Since the effect of stabilizing a silica sol can be obtained when
the amino group is protonated in the aqueous coating composition,
it is preferable that the amino groups in the copolymer be
partially or completely protonated. In order to protonate the amino
groups in the copolymer, a copolymer having a free amino group may
be acid-treated in water, or it may be also possible to use a
copolymer having an amino group which forms a salt in advance. When
a hydrolysable metal alkoxide is used, a copolymer having an amino
group, which is protonated or not protonated with acids, can work
as a catalyst for the hydrolysis reaction of the metal alkoxide in
water.
[0069] The aqueous medium used in the aqueous coating composition
refers to water or a mixed solvent of water and a water-soluble
solvent. As the water-soluble solvent, it is possible to use
solvents, for example, alcohols such as methanol, ethanol, and
isopropanol; ketones such as acetone; pyridine, and
dimethylformamide. When the mixed solvent of water and a
water-soluble solvent is used, the amount of the water-soluble
solvent is preferably less than 10% by mass with respect to the
amount of water to be used.
[0070] Although the mixing order is not specifically limited, it is
preferable that the metal alkoxide be added after dissolving the
above-described copolymer in the aqueous medium because
dispersibility of the metal alkoxide in a sol state is
excellent.
[0071] A ratio of the mass (X) of the copolymer to the mass (Y) of
the metal alkoxide, (X)/(Y), is properly adjusted within a range of
about 60/40 to 5/95, preferably 40/60 to 15/85, and more preferably
35/65 to 25/75. When the ratio (X)/(Y) is 5/95 or less, cracking of
the resulting coating film can be reduced. On the other hand, when
the ratio is 60/40 or more, water resistance of the coating film
can be improved.
[0072] The amount of the aqueous medium used therein is preferably
from 0.2 to 50 times larger than that of the metal alkoxide
incorporated therein.
[0073] To the aqueous coating composition, various known solvents
such as ethyl cellosolve, propylene glycol monobutyl ether,
propylene glycol dibutyl ether, and diethylene glycol monopropyl
ether can be added as long as the effects of the present invention
are not adversely affected. Also, various known additives such as
lubricating agents and wetting agents can be added.

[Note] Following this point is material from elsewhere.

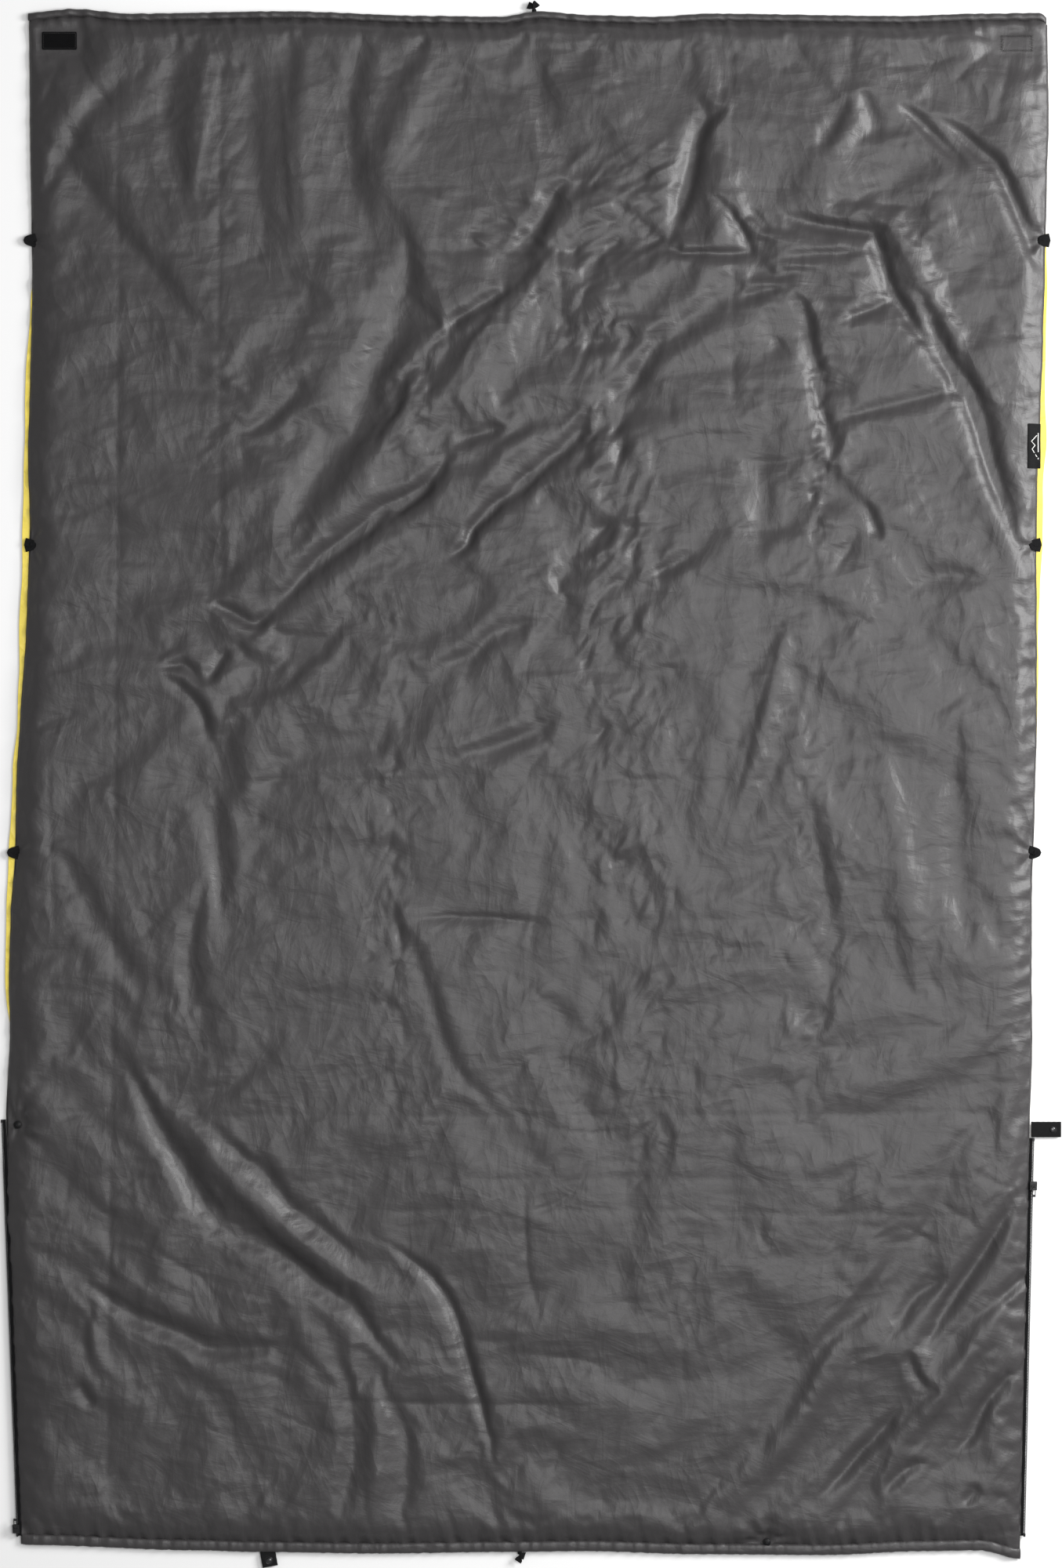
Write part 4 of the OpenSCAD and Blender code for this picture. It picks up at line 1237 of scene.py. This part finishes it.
# %% A patch: a pad with rounded corners, crowned a little
def pad(name, low, high, corner, crown=0.0003, step=0.0015):
    """A flat pad that fills a box, with rounded corners and a soft upper edge."""
    columns = max(4, int((high.x - low.x) / step))
    rows = max(4, int((high.y - low.y) / step))
    u = np.linspace(-1, 1, columns + 1)[None, :]
    v = np.linspace(-1, 1, rows + 1)[:, None]
    half_x, half_y = (high.x - low.x) / 2, (high.y - low.y) / 2
    x, y = u * half_x + 0 * v, v * half_y + 0 * u
    into_x = np.maximum(np.abs(x) - (half_x - corner), 0)
    into_y = np.maximum(np.abs(y) - (half_y - corner), 0)
    away = np.maximum(np.hypot(into_x, into_y), 1e-9)
    shrink = np.where(away > corner, corner / away, 1)
    x = np.sign(x) * (np.minimum(np.abs(x), half_x - corner) + into_x * shrink)
    y = np.sign(y) * (np.minimum(np.abs(y), half_y - corner) + into_y * shrink)
    soft = np.minimum(1, np.minimum(half_x - np.abs(x), half_y - np.abs(y)) / 0.0008)
    top = high.z - crown * (1 - soft)
    middle = ((low.x + high.x) / 2, (low.y + high.y) / 2)
    upper = np.stack([x + middle[0], y + middle[1], top], -1)
    lower = np.stack([x + middle[0], y + middle[1], np.full_like(x, low.z)], -1)
    index = np.arange(x.size).reshape(x.shape)
    quads = np.stack([index[:-1, :-1], index[:-1, 1:], index[1:, 1:], index[1:, :-1]], -1).reshape(-1, 4)
    rim = np.concatenate([index[0, :-1], index[:-1, -1], index[-1, :0:-1], index[:0:-1, 0]])
    walls = np.stack([rim, rim + x.size, np.roll(rim, -1) + x.size, np.roll(rim, -1)], -1)
    faces = np.concatenate([quads, quads[:, ::-1] + x.size, walls]).tolist()
    points = np.concatenate([upper.reshape(-1, 3), lower.reshape(-1, 3)]).tolist()
    return joined(name, [(points, faces)])


hook_low, hook_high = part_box("hook_patch")
hook_pad = pad("hook_patch_pad", hook_low, hook_high - Vector((0, 0, 0.0004)), 0.0015)
hook_finish = Finish("hook_tape_nylon", (0.0030, 0.0030, 0.0034), 0.8, Specular_IOR_Level=0.12)
hook_finish.tint(hook_finish.noise((120, 120, 120)), 0.7, 2.2)
hook_finish.relief(hook_finish.waves(700, "X"), 0.0002)
hook_finish.on(hook_pad, slot="hook_tape")
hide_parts("hook_patch")
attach(hook_pad, "left_half")


# %% The hooks, in rows that lean both ways
def bent_hooks(low, high, pitch, tall, thick, seed):
    random = np.random.default_rng(seed)
    bend = [(0, 0), (0.0, 0.55), (0.25, 0.95), (0.62, 0.9), (0.75, 0.6)]
    parts = []
    for row, y in enumerate(np.arange(low.y + 0.0015, high.y - 0.0012, pitch)):
        for x in np.arange(low.x + 0.0015, high.x - 0.0015, pitch):
            lean = (1 if row % 2 else -1) * tall * random.uniform(0.8, 1.1)
            dx, dy = random.normal(0, 0.1 * pitch, 2)
            points, faces = [], []
            for out, up in bend:
                for side in (-1, 1):
                    points.append((x + dx + out * lean, y + dy + side * thick, high.z - 0.0004 + up * tall))
            for r in range(len(bend) - 1):
                faces.append((2 * r, 2 * r + 1, 2 * r + 3, 2 * r + 2))
            parts.append((points, faces))
    return parts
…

[0074] In the present invention, various known curing agents such
as water-soluble polyglycidyl ether can be also added as long as
the effects of the present invention are not adversely
affected.
[0075] After the above-described aqueous coating composition is
coated on various base materials made of glass, metal, lumber,
plastic or the like, the organic-inorganic composite coating film
can be easily formed by curing the aqueous coating composition.
[0076] The method of coating onto the base material is not
specifically limited and it is possible to use various
conventionally known methods such as a brush coating method, dip
coating method, spray coating method, roll coating method, bar
coating method, and air knife coating method. These can be used
alone or in combination.
[0077] A cured coating film can be easily obtained by coating the
aqueous coating composition of the present invention on various
base materials, followed by an alkali treatment or a heat
treatment. In addition, both of the alkali treatment and the heat
treatment can also be used in combination.
[0078] Examples of the alkali treatment include a method of
directly spraying an alkali compound and a method of aging in a gas
containing an alkali compound. Examples of the alkali compound
which can be used herein include triethylamine, trimethylamine,
diethylamine, dimethylamine, methylamine, ethylamine, propylamine,
diethylethanolamine, aminopropanol, and ammonia.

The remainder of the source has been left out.